On a July morning in Gujarat, more than 25,000 volunteers fanned out across the Gandhinagar Lok Sabha constituency with saplings in hand. By the time they were done, over 3.61 lakh trees had gone into the ground in a single hour — enough to set a Guinness World Record for the fastest mass tree plantation of its kind, using a technique that has quietly become one of urban India’s favourite tools for fighting heat and pollution: the Miyawaki method.
The Ahmedabad Municipal Corporation-led effort was part of a much bigger day. Across the wider constituency — spanning Sanand, Gandhinagar North, Kalol, Ghatlodia, Vejalpur and Sabarmati assembly segments — citizens planted more than 1.26 crore saplings, split between 404 public sites and private premises. It’s the kind of number that’s easy to skim past, but worth sitting with: that’s well over a million trees planted by ordinary residents, students and volunteers, not contractors, in one coordinated push.

What is the Miyawaki method, and why does it matter here?
Developed by Japanese botanist Akira Miyawaki, the method densely plants native tree species — often three to five saplings per square metre — to fast-track the creation of a self-sustaining, multi-layered forest patch. Because the species are indigenous and the planting mimics natural forest succession, Miyawaki forests are typically reported to grow up to ten times faster than conventionally planted trees, become ten times denser, and support far greater biodiversity within just two to three years, rather than the decades a forest would otherwise take to mature.
For crowded, heat-stressed Indian cities — where empty land is scarce and every square metre counts — that combination of speed and density is exactly the point. A Miyawaki patch can be squeezed into a traffic median, a school compound or a leftover municipal plot and start functioning as a genuine urban forest within a few years, cooling the immediate area, cutting dust and noise, and giving birds and insects somewhere to return to.
The bigger number behind the record
The single-hour sprint is the headline, but the more consequential figures are the ones tracking what happens after the ribbon-cutting. According to Union Home Minister Amit Shah, who represents Gandhinagar in the Lok Sabha and led the launch, the constituency’s green cover across Sanand, Gandhinagar, Kalol and Ahmedabad has already risen to 11.23%, with an official target of 20% by 2029. Alongside the plantation drive, the Ahmedabad Municipal Corporation inaugurated 101 new “oxygen parks” in a single day, while Gandhinagar’s oxygen park count rose from 12 to 73. These aren’t ornamental gardens — they’re being positioned as functioning green infrastructure, designed with native species selected for local soil and climate, several of them planted using the same dense Miyawaki technique.

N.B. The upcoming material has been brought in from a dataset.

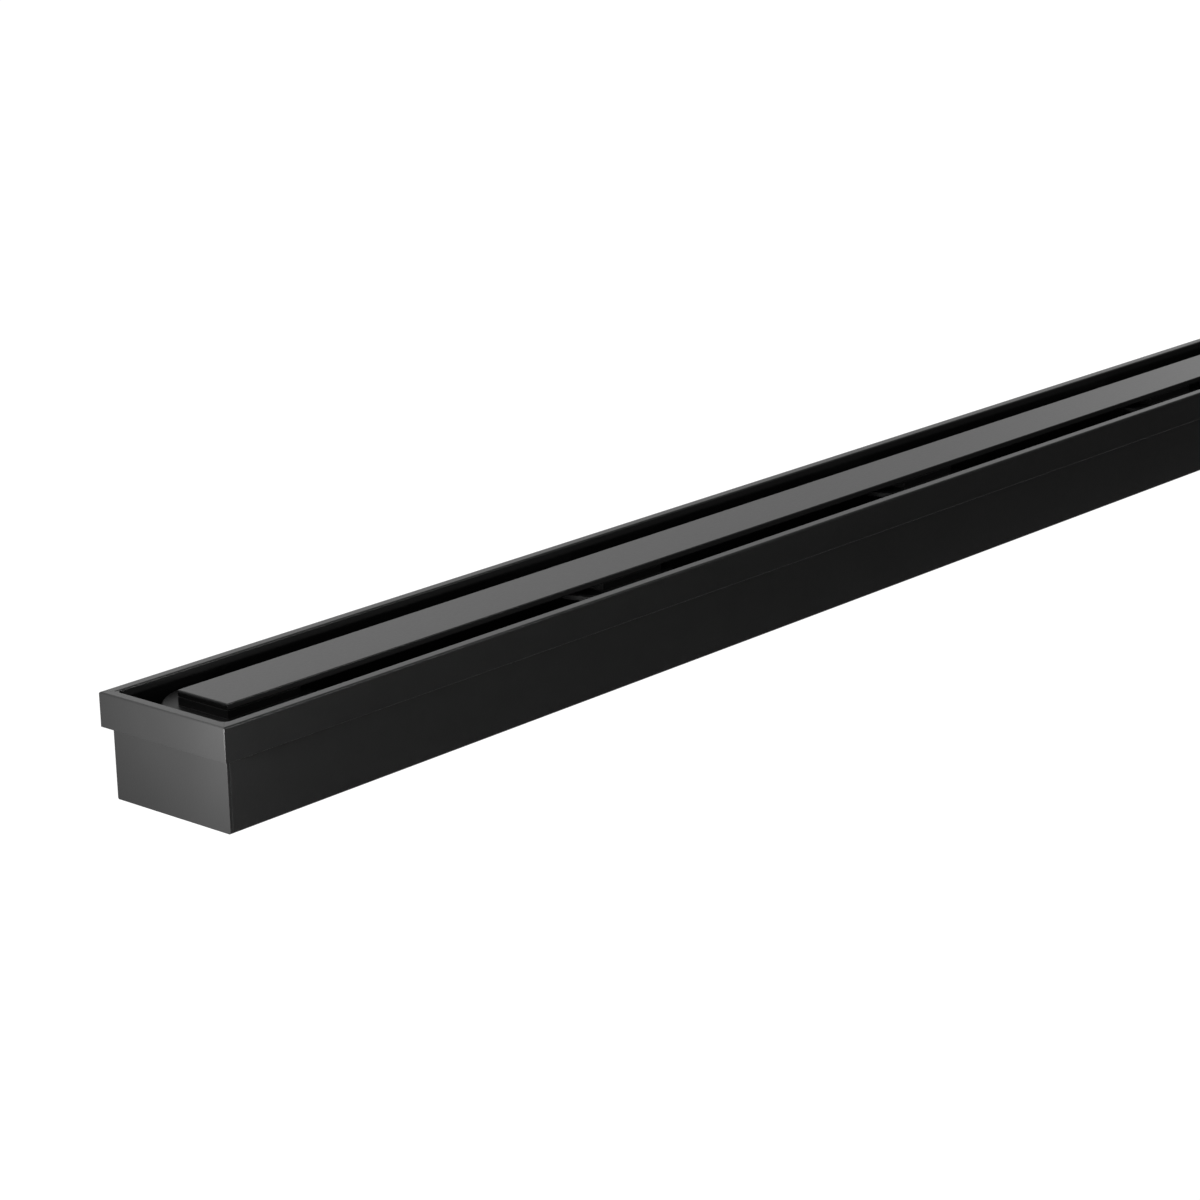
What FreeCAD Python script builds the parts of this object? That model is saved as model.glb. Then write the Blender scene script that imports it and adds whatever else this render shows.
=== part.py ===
import FreeCAD, Part
import Sketcher
import math
import os

# Linear shower drain: a folded channel with a return rim, welded end plates, a flat centre bar on
# stand-off posts with round saddles, and a spigot with a strainer cup near one end.
# Millimetres. X runs along the channel, Z is up, and z = 0 is the channel's underside.

SIZES = {
    # channel, folded from one sheet
    "overall_length": 1000.0,
    "overall_width": 75.0,
    "overall_height": 46.5,
    "sheet": 1.5,
    "lip_width": 5.0,
    "skirt_height": 15.0,
    "bend_inside": 0.3,
    "bend_outside": 0.8,
    # centre bar, with the same slot at its sides and its ends
    "slot_width": 17.5,
    "bar_thickness": 3.0,
    "bar_below_rim": 0.5,
    "bar_arris": 0.4,
    # stand-off posts
    "post_radius": 12.0,
    "post_wall": 2.5,
    "post_web": 6.0,
    "post_end_distance": 20.0,
    "saddle_clearance": 0.3,
    "saddle_thickness": 3.0,
    "saddle_arris": 0.8,
    "block_height": 3.6,
    "pad_height": 3.0,
    "pad_tongue": 1.2,
    "pad_tongue_wall": 1.1,
    # weld studs and what is tightened on them
    "stud_radius": 3.0,
    "stud_length": 17.0,
    "stud_base_radius": 3.8,
    "stud_base_height": 0.8,
    "stud_clearance": 0.2,
    "washer_radius": 6.0,
    "washer_height": 1.6,
    "nut_across_flats": 10.0,
    "nut_height": 5.0,
    # outlet spigot and strainer cup
    "outlet_end_distance": 100.0,
    "spigot_radius": 22.5,
    "spigot_wall": 1.5,
    "spigot_length": 40.0,
    "spigot_lead_in": 0.6,
    "collar_width": 1.0,
    "collar_height": 4.0,
    "weld_gap": 0.1,
    "cup_flange_width": 5.0,
    "cup_sheet": 0.8,
    "cup_clearance": 1.0,
    "cup_depth": 22.0,
    "cup_taper": 3.0,
    "cup_hole_radius": 1.6,
    "cup_floor_ring": 10.0,
}
POST_COUNT = 5
NUT_SIDES = 6
CUP_WALL_HOLES = 18
CUP_WALL_ROWS = 2
CUP_FLOOR_HOLES = 8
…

The administration is also linking the plantation push to a wider clean-mobility and clean-energy push in the same constituency: 325 new AMTS and BRTS buses are being added to phase out polluting vehicles from the city fleet, and residents are being urged to fill every rooftop — the release specifically calls out Gandhinagar’s position as the Lok Sabha constituency with the highest number of rooftop solar installations in the country — with solar panels. Officials estimate the combined greening effort could lower local temperatures by around 5% relative to comparable cities, an urban heat island reduction claim that, if it holds up over the coming summers, would be a meaningful public health dividend as much as an environmental one.

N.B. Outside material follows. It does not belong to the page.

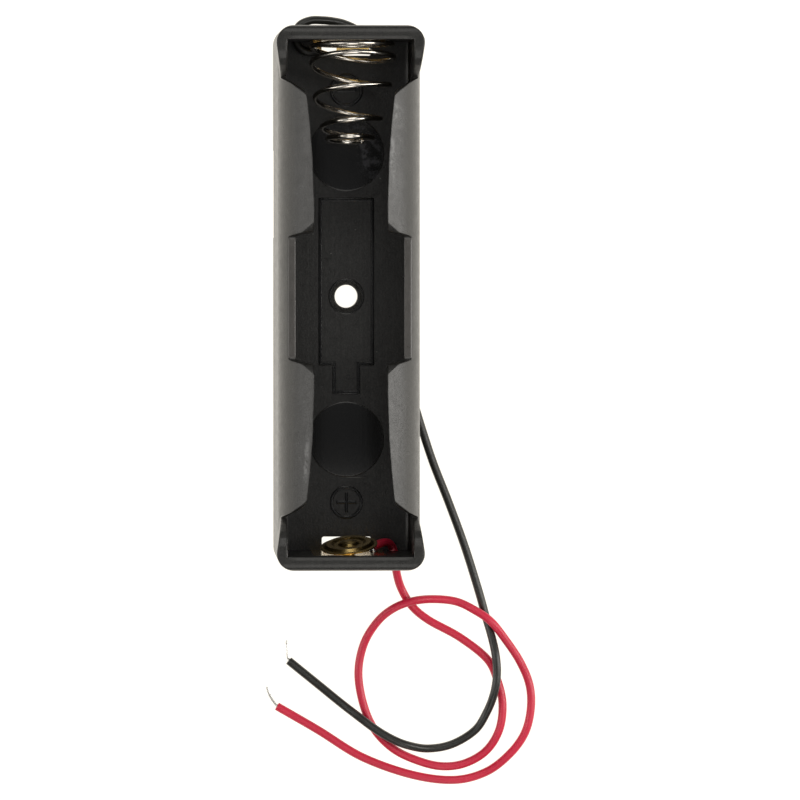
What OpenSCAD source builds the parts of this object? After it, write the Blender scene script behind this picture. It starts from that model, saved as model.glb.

The harder part: keeping trees alive
Records are made in an hour; forests are not. India’s tree plantation drives have a well-documented survival problem — saplings planted for a photo-op often go unwatered, unprotected from grazing cattle, and unmonitored within a year. This campaign’s organisers appear conscious of that history: the release explicitly frames tree protection, not just planting, as the metric that matters, citing a special vehicle service the Ahmedabad Municipal Corporation has introduced to deliver saplings directly to citizens’ homes so residents can nurture what they plant themselves — a small but telling shift from a government-executed drive to a citizen-owned one, and a reminder of how much sustainable living ultimately comes down to small, sustained personal habits rather than one-off events.

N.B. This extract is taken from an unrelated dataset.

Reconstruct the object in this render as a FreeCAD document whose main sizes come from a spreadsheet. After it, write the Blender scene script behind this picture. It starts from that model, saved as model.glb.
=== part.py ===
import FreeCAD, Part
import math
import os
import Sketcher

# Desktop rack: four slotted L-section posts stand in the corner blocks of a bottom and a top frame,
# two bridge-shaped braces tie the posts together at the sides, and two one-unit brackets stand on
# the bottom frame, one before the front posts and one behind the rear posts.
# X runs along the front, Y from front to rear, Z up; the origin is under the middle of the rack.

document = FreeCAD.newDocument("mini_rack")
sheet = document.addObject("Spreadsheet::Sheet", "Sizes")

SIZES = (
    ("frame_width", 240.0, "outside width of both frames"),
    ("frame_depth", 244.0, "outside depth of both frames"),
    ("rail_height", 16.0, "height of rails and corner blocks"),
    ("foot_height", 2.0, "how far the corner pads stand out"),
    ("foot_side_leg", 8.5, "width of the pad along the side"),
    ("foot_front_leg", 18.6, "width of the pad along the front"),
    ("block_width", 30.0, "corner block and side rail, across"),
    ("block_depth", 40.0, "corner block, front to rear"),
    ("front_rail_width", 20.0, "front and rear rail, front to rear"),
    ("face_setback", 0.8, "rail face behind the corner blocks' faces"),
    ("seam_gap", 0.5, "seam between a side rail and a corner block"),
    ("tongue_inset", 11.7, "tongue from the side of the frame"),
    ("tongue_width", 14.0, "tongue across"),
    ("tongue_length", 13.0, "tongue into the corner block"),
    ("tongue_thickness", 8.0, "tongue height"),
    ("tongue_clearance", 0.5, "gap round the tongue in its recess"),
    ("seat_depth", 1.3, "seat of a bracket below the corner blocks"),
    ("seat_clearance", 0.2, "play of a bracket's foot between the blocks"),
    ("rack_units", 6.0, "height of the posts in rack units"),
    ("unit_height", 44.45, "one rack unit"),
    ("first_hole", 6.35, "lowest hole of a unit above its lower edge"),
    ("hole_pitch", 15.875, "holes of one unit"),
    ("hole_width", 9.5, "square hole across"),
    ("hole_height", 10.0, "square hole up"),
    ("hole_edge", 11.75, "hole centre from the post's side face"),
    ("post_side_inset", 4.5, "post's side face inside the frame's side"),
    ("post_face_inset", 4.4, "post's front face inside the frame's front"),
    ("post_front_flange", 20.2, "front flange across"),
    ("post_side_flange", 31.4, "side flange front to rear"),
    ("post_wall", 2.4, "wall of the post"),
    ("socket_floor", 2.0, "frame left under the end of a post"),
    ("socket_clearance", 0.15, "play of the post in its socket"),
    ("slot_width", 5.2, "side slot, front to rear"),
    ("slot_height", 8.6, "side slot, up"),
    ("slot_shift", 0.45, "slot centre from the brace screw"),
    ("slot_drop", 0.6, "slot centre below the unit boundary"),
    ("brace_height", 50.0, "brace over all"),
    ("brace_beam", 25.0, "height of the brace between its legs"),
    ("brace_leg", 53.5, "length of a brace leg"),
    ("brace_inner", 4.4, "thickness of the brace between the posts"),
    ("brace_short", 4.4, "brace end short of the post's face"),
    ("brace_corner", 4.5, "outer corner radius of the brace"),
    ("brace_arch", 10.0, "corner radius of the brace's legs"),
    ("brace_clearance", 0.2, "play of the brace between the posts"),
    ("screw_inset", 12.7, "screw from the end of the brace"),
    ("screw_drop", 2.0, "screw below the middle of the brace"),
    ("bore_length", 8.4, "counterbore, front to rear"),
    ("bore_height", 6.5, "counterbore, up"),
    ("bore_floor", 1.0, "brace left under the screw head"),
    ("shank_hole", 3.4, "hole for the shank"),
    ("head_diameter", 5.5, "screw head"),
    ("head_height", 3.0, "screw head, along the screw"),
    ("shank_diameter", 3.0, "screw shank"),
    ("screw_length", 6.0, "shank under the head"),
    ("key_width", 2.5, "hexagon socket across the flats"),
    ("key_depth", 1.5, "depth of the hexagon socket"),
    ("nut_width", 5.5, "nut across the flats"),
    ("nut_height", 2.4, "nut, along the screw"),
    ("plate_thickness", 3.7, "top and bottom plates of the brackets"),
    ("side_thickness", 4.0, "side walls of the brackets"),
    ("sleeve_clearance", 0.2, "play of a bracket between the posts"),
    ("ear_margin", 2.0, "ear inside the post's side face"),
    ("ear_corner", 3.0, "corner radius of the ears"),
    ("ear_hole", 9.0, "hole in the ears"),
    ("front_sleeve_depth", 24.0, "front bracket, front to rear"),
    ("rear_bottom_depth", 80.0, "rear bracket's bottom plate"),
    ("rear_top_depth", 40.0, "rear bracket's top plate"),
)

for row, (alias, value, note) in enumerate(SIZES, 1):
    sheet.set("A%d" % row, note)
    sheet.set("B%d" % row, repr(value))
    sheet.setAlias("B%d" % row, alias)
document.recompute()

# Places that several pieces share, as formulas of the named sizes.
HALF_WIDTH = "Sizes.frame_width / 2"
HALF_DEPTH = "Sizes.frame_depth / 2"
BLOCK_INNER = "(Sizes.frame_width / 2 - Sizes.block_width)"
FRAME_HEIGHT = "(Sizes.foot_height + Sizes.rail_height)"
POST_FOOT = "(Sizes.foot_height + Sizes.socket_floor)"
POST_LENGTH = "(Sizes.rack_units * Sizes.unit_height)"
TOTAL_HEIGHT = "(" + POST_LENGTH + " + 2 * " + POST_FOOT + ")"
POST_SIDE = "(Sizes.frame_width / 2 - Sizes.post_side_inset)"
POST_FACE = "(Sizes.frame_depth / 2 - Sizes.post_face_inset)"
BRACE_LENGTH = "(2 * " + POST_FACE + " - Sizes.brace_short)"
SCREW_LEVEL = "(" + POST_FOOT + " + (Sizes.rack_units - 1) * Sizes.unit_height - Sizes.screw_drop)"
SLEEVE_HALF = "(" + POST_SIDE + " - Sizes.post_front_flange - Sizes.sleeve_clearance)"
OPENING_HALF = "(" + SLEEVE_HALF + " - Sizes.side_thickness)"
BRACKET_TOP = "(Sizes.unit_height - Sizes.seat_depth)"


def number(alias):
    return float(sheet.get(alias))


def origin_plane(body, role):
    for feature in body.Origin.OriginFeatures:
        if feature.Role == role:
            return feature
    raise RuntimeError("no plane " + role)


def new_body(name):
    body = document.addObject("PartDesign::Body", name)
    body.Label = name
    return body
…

The event also sits inside a larger national pattern. Central Armed Police Forces alone are reported to have planted more than seven crore trees over the past seven years, and the Prime Minister’s “Ek Ped Maa Ke Naam” (a tree in mother’s name) campaign has become the umbrella under which plantation drives across the country — from CAPF units to municipal corporations — now get organised and counted. Whether a record-setting hour in Gandhinagar becomes a genuine urban forest or a statistic depends entirely on whether the follow-through — the watering, the fencing, the years of unglamorous maintenance — gets the same energy as the launch day did.